Tuesday, March 04, 2008

A very poor deal

A mother bought a life insurance policy for her son. After 13 years, the cash value was only $2,700. The total premiums paid was $5,600. The policyholder suffered a loss of $2,900 plus the investment gain for 13 years.

For the next five years, the additional premium is $2,160. The increase in cash value is only $1,480. The policyholder will suffer a further loss of $580. The policyholder decided to give up the policy.

I consider that the policyholder has been given a very poor deal. It seems that, after the policy was taken, the policyholder is at the mercy of the life insurance company.

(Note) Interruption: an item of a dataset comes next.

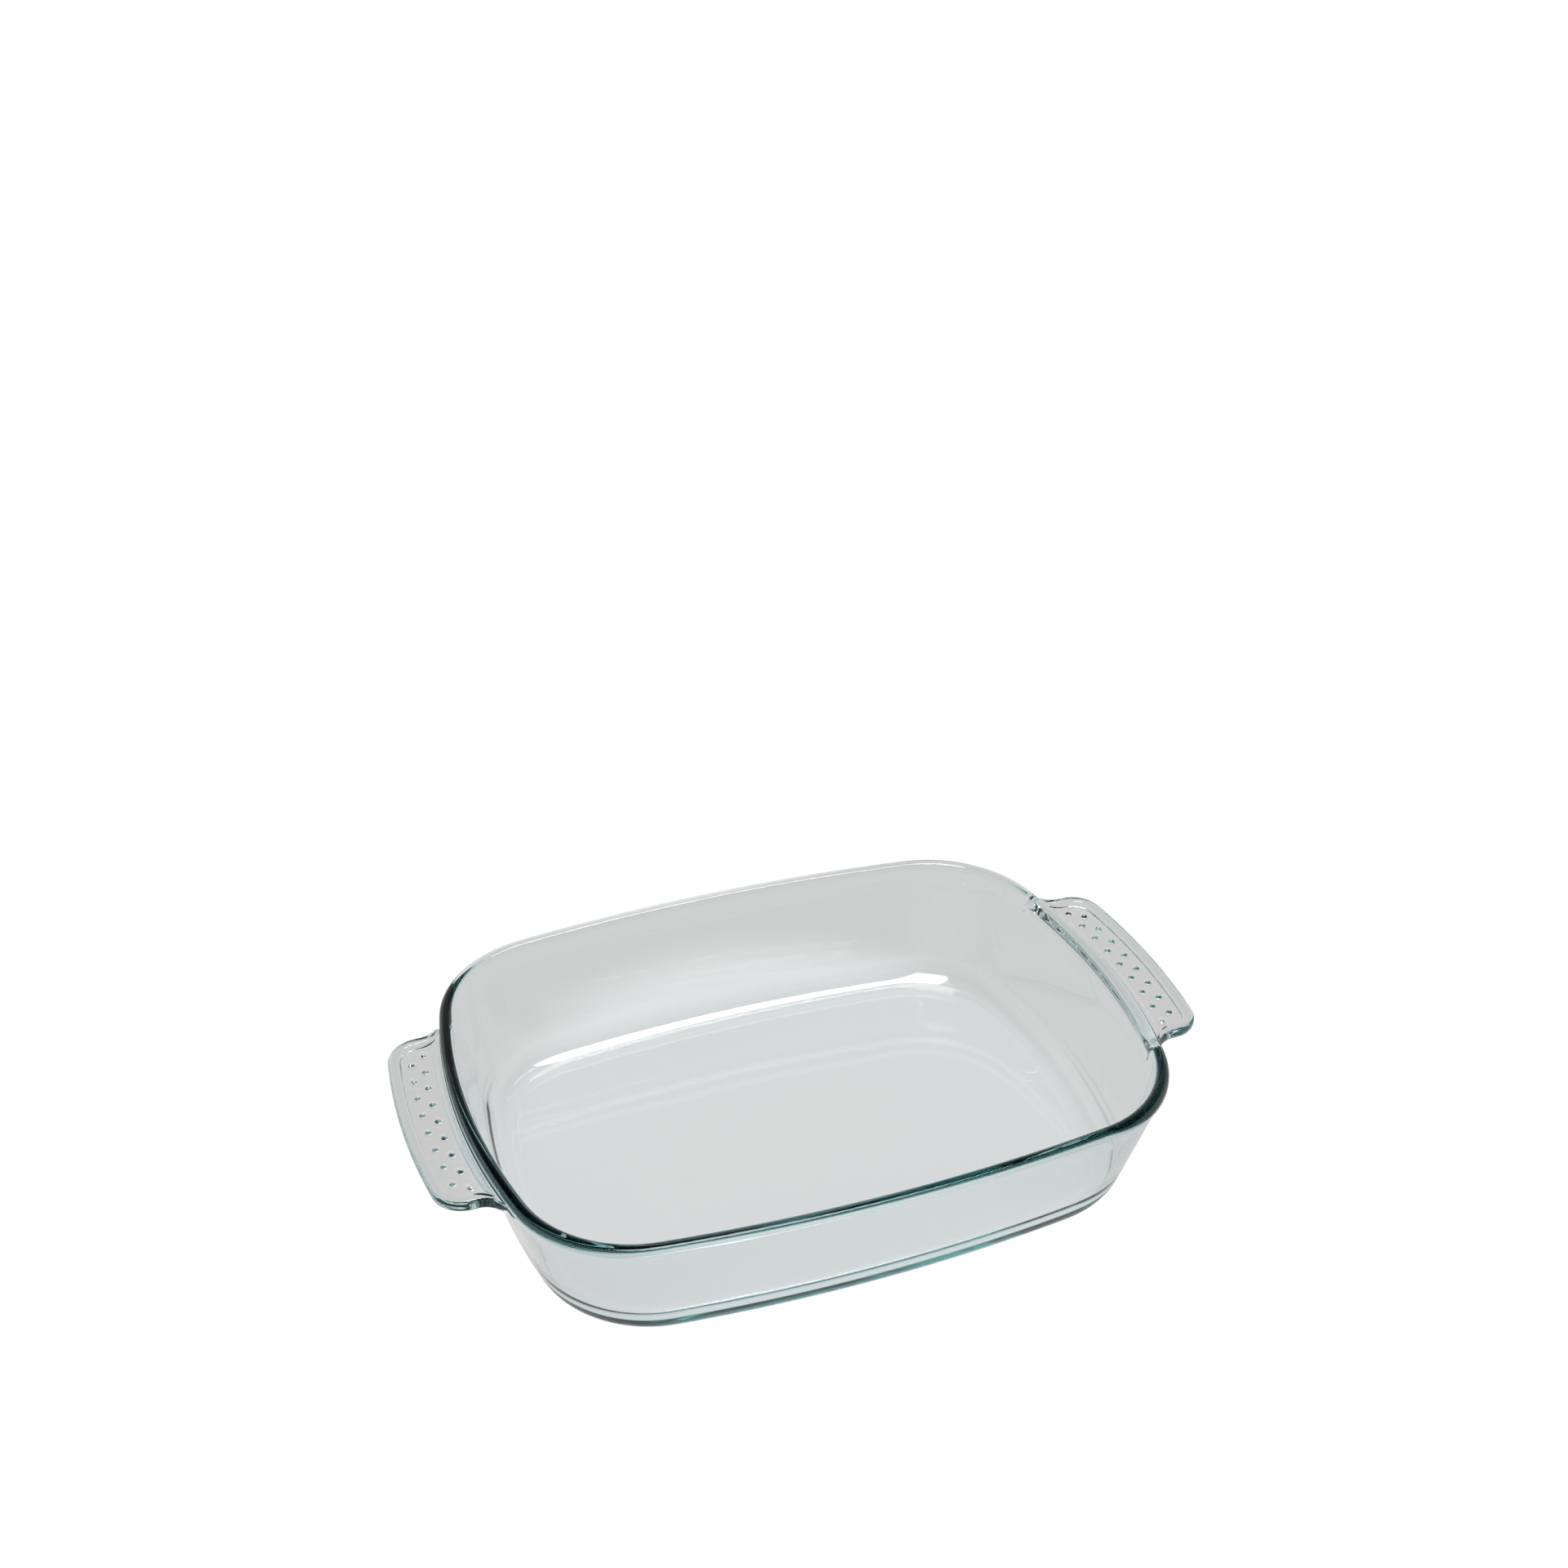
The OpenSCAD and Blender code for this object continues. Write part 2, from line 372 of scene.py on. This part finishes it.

I advised the policyholder to seek an explanation from the insurance company, and later to lodge a complaint with the Monetary Authority of Singapore. The insurance company is a large company which has many hundred of thousand of policyholders.

7 comments:

  1. Mr Tan,

    Do you mind sharing more details regarding when the plan was taken up and what kind of reversionary/terminal bonuses were used in the projection? The values doesn't sound logical at all. The cash value should have built up over time. This is indeed shocking.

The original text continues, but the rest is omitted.